Objective: Write out all of the data exactly as it appears.

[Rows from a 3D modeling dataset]
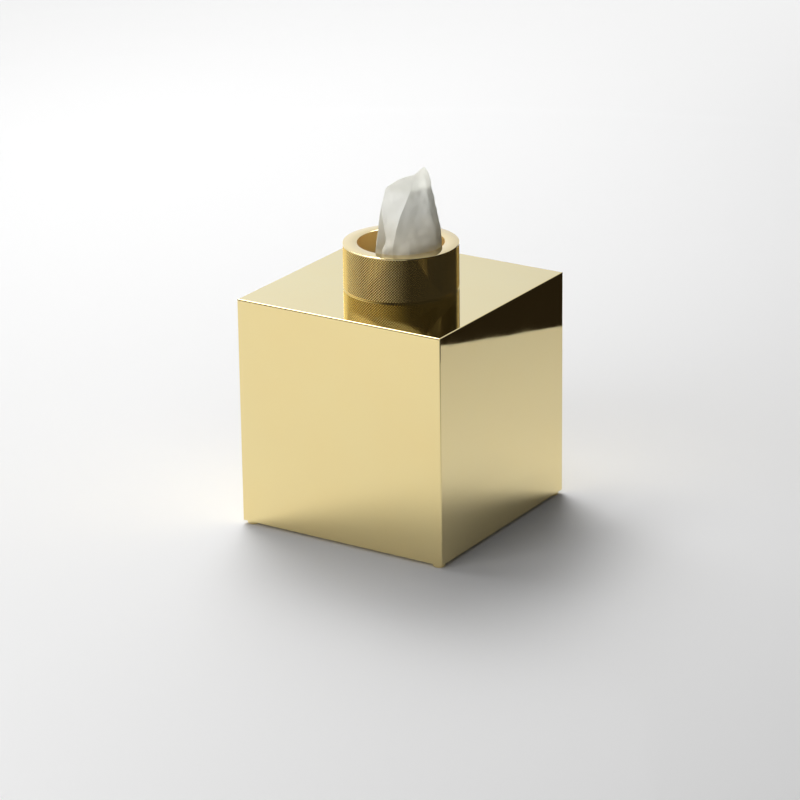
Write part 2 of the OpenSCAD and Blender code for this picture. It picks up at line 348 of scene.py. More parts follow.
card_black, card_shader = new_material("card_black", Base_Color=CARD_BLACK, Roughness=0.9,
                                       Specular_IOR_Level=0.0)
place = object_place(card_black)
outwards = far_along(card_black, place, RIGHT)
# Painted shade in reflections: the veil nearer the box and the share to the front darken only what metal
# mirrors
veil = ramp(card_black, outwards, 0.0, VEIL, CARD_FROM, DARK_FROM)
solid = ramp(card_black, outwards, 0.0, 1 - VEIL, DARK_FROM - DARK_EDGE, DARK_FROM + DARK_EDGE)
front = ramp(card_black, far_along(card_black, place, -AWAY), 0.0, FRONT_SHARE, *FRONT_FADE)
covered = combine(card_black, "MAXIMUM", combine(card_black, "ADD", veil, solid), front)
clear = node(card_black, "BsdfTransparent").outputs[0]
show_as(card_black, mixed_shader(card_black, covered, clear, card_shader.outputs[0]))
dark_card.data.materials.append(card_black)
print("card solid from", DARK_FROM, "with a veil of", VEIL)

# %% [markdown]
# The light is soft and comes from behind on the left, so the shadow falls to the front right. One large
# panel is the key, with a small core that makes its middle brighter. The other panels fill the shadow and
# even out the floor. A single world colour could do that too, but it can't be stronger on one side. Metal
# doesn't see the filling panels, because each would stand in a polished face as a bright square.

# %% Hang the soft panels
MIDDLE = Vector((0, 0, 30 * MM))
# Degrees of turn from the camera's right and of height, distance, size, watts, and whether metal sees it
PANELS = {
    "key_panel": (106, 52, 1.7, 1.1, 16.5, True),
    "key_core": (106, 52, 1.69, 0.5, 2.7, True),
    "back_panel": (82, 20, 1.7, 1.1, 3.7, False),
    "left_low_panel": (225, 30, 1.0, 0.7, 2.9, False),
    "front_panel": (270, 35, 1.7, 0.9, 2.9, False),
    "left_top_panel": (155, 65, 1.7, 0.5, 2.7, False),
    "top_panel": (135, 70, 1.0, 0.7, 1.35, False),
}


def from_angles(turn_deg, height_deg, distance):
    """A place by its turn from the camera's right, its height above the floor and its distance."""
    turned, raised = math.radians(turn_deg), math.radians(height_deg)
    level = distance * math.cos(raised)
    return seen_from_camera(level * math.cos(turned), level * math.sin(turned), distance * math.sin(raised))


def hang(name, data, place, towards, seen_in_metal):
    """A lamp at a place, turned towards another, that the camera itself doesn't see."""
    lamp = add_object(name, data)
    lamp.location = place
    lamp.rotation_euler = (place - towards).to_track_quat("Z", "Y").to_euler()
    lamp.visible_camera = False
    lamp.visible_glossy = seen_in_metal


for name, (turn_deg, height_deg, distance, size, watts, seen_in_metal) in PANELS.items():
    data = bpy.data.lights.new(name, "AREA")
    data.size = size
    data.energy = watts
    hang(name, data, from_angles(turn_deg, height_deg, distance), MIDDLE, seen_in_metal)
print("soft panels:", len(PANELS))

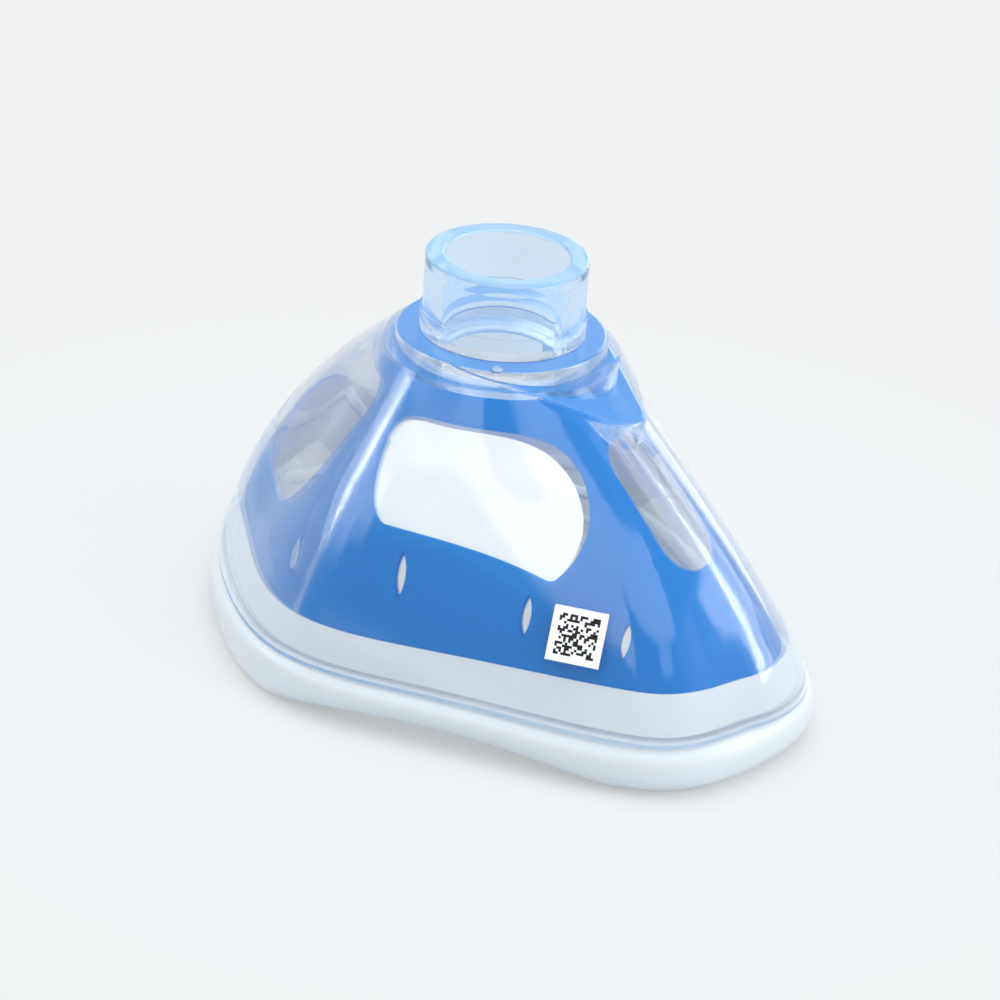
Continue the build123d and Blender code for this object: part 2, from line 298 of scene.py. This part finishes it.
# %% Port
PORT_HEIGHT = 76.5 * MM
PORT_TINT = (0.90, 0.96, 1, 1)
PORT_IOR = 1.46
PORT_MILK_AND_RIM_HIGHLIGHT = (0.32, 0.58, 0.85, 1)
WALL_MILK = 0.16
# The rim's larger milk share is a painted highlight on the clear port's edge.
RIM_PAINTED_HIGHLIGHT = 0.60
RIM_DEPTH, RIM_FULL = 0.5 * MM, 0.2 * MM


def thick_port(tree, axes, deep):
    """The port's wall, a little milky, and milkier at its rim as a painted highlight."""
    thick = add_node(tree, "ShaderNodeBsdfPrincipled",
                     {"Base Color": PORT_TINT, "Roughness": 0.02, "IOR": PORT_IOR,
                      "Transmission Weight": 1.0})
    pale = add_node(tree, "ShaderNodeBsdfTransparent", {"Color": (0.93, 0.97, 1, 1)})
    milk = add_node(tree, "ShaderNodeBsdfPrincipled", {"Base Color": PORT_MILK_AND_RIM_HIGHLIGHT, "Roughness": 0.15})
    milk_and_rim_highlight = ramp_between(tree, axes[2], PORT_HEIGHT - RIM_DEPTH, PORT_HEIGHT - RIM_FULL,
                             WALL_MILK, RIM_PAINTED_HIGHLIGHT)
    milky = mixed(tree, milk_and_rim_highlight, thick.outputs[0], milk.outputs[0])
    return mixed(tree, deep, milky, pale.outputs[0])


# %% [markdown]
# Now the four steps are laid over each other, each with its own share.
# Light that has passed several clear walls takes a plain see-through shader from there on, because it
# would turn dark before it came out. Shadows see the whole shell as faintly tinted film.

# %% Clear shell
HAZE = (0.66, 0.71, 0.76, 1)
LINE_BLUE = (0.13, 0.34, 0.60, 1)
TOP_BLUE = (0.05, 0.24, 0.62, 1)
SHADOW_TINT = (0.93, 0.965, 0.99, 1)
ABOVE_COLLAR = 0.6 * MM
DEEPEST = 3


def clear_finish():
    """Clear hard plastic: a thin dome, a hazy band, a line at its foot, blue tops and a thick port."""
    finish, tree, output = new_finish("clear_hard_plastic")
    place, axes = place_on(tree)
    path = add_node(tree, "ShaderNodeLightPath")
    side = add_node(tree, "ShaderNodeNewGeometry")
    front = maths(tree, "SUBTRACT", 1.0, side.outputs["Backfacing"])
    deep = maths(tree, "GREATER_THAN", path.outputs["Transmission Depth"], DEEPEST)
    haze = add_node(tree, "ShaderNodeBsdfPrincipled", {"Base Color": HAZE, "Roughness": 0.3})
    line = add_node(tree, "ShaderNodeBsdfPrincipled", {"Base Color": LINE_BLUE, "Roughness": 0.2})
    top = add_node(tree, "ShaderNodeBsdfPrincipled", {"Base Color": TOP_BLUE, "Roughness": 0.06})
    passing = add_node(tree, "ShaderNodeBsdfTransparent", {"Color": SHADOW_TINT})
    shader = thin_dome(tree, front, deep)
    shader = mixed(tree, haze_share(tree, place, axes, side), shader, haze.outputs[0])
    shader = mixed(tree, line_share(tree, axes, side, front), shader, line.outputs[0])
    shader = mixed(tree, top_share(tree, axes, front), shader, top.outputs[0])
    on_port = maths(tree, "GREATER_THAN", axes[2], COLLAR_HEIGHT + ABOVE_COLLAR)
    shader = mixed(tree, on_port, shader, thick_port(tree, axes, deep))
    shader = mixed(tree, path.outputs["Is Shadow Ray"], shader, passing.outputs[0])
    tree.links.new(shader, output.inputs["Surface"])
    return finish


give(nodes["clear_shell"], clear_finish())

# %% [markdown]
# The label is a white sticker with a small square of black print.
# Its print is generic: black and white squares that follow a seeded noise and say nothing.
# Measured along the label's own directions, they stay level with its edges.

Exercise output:
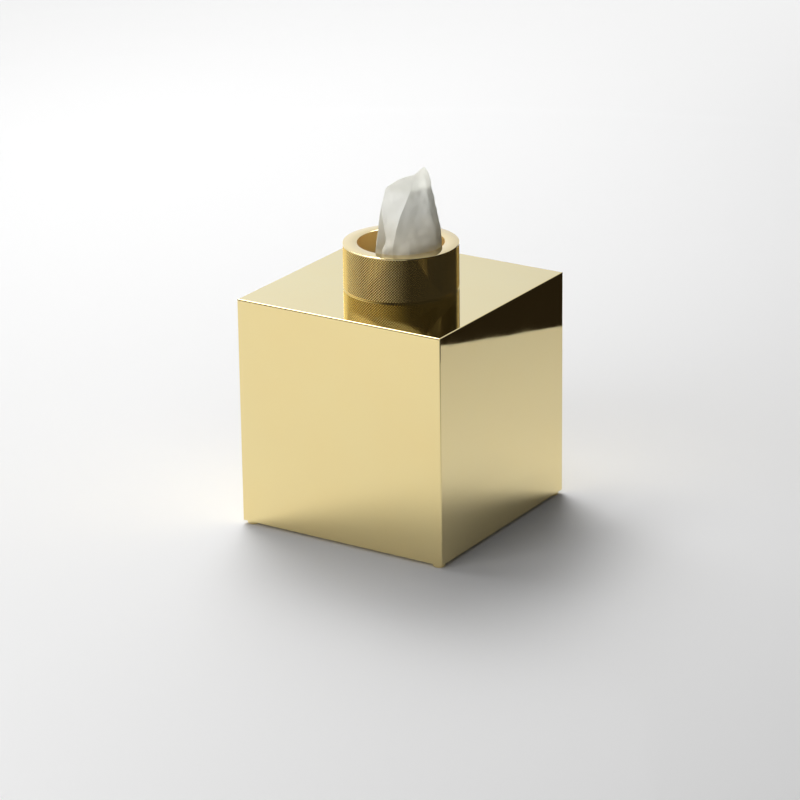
Write part 2 of the OpenSCAD and Blender code for this picture. It picks up at line 348 of scene.py. More parts follow.
card_black, card_shader = new_material("card_black", Base_Color=CARD_BLACK, Roughness=0.9,
                                       Specular_IOR_Level=0.0)
place = object_place(card_black)
outwards = far_along(card_black, place, RIGHT)
# Painted shade in reflections: the veil nearer the box and the share to the front darken only what metal
# mirrors
veil = ramp(card_black, outwards, 0.0, VEIL, CARD_FROM, DARK_FROM)
solid = ramp(card_black, outwards, 0.0, 1 - VEIL, DARK_FROM - DARK_EDGE, DARK_FROM + DARK_EDGE)
front = ramp(card_black, far_along(card_black, place, -AWAY), 0.0, FRONT_SHARE, *FRONT_FADE)
covered = combine(card_black, "MAXIMUM", combine(card_black, "ADD", veil, solid), front)
clear = node(card_black, "BsdfTransparent").outputs[0]
show_as(card_black, mixed_shader(card_black, covered, clear, card_shader.outputs[0]))
dark_card.data.materials.append(card_black)
print("card solid from", DARK_FROM, "with a veil of", VEIL)

# %% [markdown]
# The light is soft and comes from behind on the left, so the shadow falls to the front right. One large
# panel is the key, with a small core that makes its middle brighter. The other panels fill the shadow and
# even out the floor. A single world colour could do that too, but it can't be stronger on one side. Metal
# doesn't see the filling panels, because each would stand in a polished face as a bright square.

# %% Hang the soft panels
MIDDLE = Vector((0, 0, 30 * MM))
# Degrees of turn from the camera's right and of height, distance, size, watts, and whether metal sees it
PANELS = {
    "key_panel": (106, 52, 1.7, 1.1, 16.5, True),
    "key_core": (106, 52, 1.69, 0.5, 2.7, True),
    "back_panel": (82, 20, 1.7, 1.1, 3.7, False),
    "left_low_panel": (225, 30, 1.0, 0.7, 2.9, False),
    "front_panel": (270, 35, 1.7, 0.9, 2.9, False),
    "left_top_panel": (155, 65, 1.7, 0.5, 2.7, False),
    "top_panel": (135, 70, 1.0, 0.7, 1.35, False),
}


def from_angles(turn_deg, height_deg, distance):
    """A place by its turn from the camera's right, its height above the floor and its distance."""
    turned, raised = math.radians(turn_deg), math.radians(height_deg)
    level = distance * math.cos(raised)
    return seen_from_camera(level * math.cos(turned), level * math.sin(turned), distance * math.sin(raised))


def hang(name, data, place, towards, seen_in_metal):
    """A lamp at a place, turned towards another, that the camera itself doesn't see."""
    lamp = add_object(name, data)
    lamp.location = place
    lamp.rotation_euler = (place - towards).to_track_quat("Z", "Y").to_euler()
    lamp.visible_camera = False
    lamp.visible_glossy = seen_in_metal


for name, (turn_deg, height_deg, distance, size, watts, seen_in_metal) in PANELS.items():
    data = bpy.data.lights.new(name, "AREA")
    data.size = size
    data.energy = watts
    hang(name, data, from_angles(turn_deg, height_deg, distance), MIDDLE, seen_in_metal)
print("soft panels:", len(PANELS))

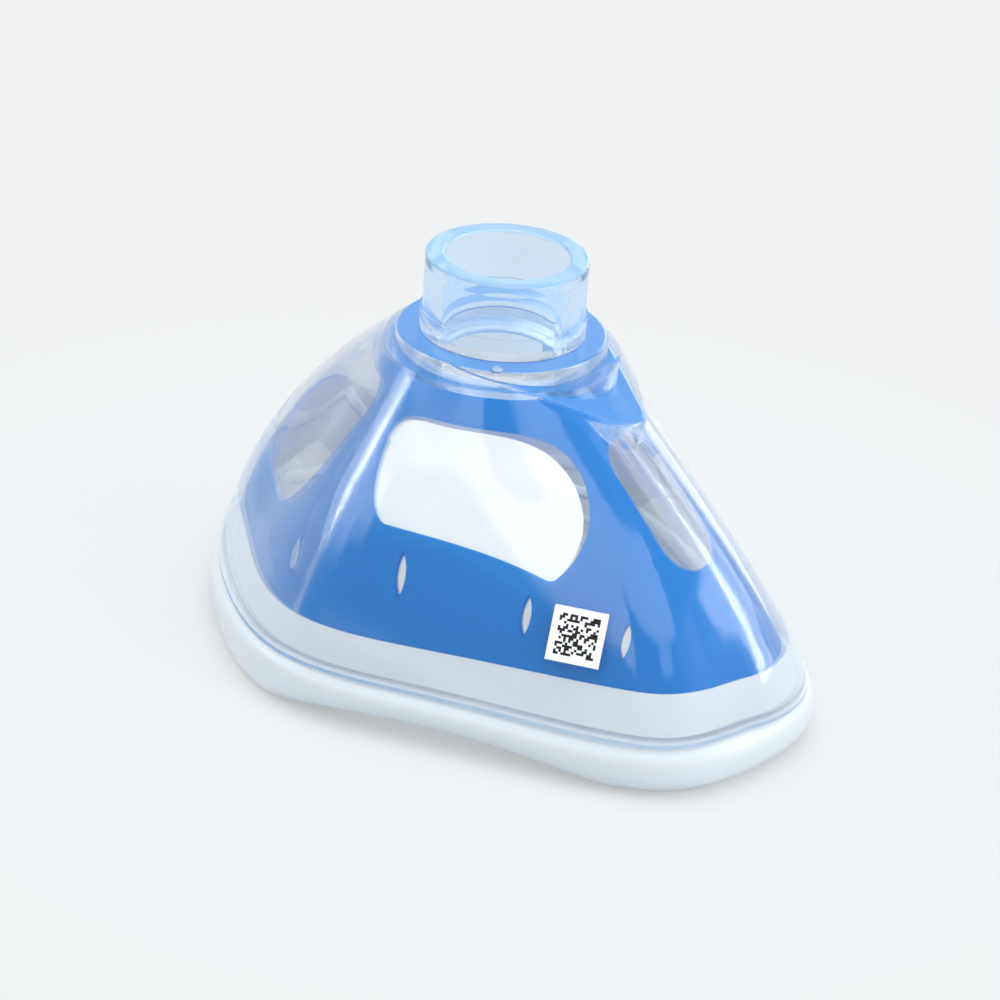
Continue the build123d and Blender code for this object: part 2, from line 298 of scene.py. This part finishes it.
# %% Port
PORT_HEIGHT = 76.5 * MM
PORT_TINT = (0.90, 0.96, 1, 1)
PORT_IOR = 1.46
PORT_MILK_AND_RIM_HIGHLIGHT = (0.32, 0.58, 0.85, 1)
WALL_MILK = 0.16
# The rim's larger milk share is a painted highlight on the clear port's edge.
RIM_PAINTED_HIGHLIGHT = 0.60
RIM_DEPTH, RIM_FULL = 0.5 * MM, 0.2 * MM


def thick_port(tree, axes, deep):
    """The port's wall, a little milky, and milkier at its rim as a painted highlight."""
    thick = add_node(tree, "ShaderNodeBsdfPrincipled",
                     {"Base Color": PORT_TINT, "Roughness": 0.02, "IOR": PORT_IOR,
                      "Transmission Weight": 1.0})
    pale = add_node(tree, "ShaderNodeBsdfTransparent", {"Color": (0.93, 0.97, 1, 1)})
    milk = add_node(tree, "ShaderNodeBsdfPrincipled", {"Base Color": PORT_MILK_AND_RIM_HIGHLIGHT, "Roughness": 0.15})
    milk_and_rim_highlight = ramp_between(tree, axes[2], PORT_HEIGHT - RIM_DEPTH, PORT_HEIGHT - RIM_FULL,
                             WALL_MILK, RIM_PAINTED_HIGHLIGHT)
    milky = mixed(tree, milk_and_rim_highlight, thick.outputs[0], milk.outputs[0])
    return mixed(tree, deep, milky, pale.outputs[0])


# %% [markdown]
# Now the four steps are laid over each other, each with its own share.
# Light that has passed several clear walls takes a plain see-through shader from there on, because it
# would turn dark before it came out. Shadows see the whole shell as faintly tinted film.

# %% Clear shell
HAZE = (0.66, 0.71, 0.76, 1)
LINE_BLUE = (0.13, 0.34, 0.60, 1)
TOP_BLUE = (0.05, 0.24, 0.62, 1)
SHADOW_TINT = (0.93, 0.965, 0.99, 1)
ABOVE_COLLAR = 0.6 * MM
DEEPEST = 3


def clear_finish():
    """Clear hard plastic: a thin dome, a hazy band, a line at its foot, blue tops and a thick port."""
    finish, tree, output = new_finish("clear_hard_plastic")
    place, axes = place_on(tree)
    path = add_node(tree, "ShaderNodeLightPath")
    side = add_node(tree, "ShaderNodeNewGeometry")
    front = maths(tree, "SUBTRACT", 1.0, side.outputs["Backfacing"])
    deep = maths(tree, "GREATER_THAN", path.outputs["Transmission Depth"], DEEPEST)
    haze = add_node(tree, "ShaderNodeBsdfPrincipled", {"Base Color": HAZE, "Roughness": 0.3})
    line = add_node(tree, "ShaderNodeBsdfPrincipled", {"Base Color": LINE_BLUE, "Roughness": 0.2})
    top = add_node(tree, "ShaderNodeBsdfPrincipled", {"Base Color": TOP_BLUE, "Roughness": 0.06})
    passing = add_node(tree, "ShaderNodeBsdfTransparent", {"Color": SHADOW_TINT})
    shader = thin_dome(tree, front, deep)
    shader = mixed(tree, haze_share(tree, place, axes, side), shader, haze.outputs[0])
    shader = mixed(tree, line_share(tree, axes, side, front), shader, line.outputs[0])
    shader = mixed(tree, top_share(tree, axes, front), shader, top.outputs[0])
    on_port = maths(tree, "GREATER_THAN", axes[2], COLLAR_HEIGHT + ABOVE_COLLAR)
    shader = mixed(tree, on_port, shader, thick_port(tree, axes, deep))
    shader = mixed(tree, path.outputs["Is Shadow Ray"], shader, passing.outputs[0])
    tree.links.new(shader, output.inputs["Surface"])
    return finish


give(nodes["clear_shell"], clear_finish())

# %% [markdown]
# The label is a white sticker with a small square of black print.
# Its print is generic: black and white squares that follow a seeded noise and say nothing.
# Measured along the label's own directions, they stay level with its edges.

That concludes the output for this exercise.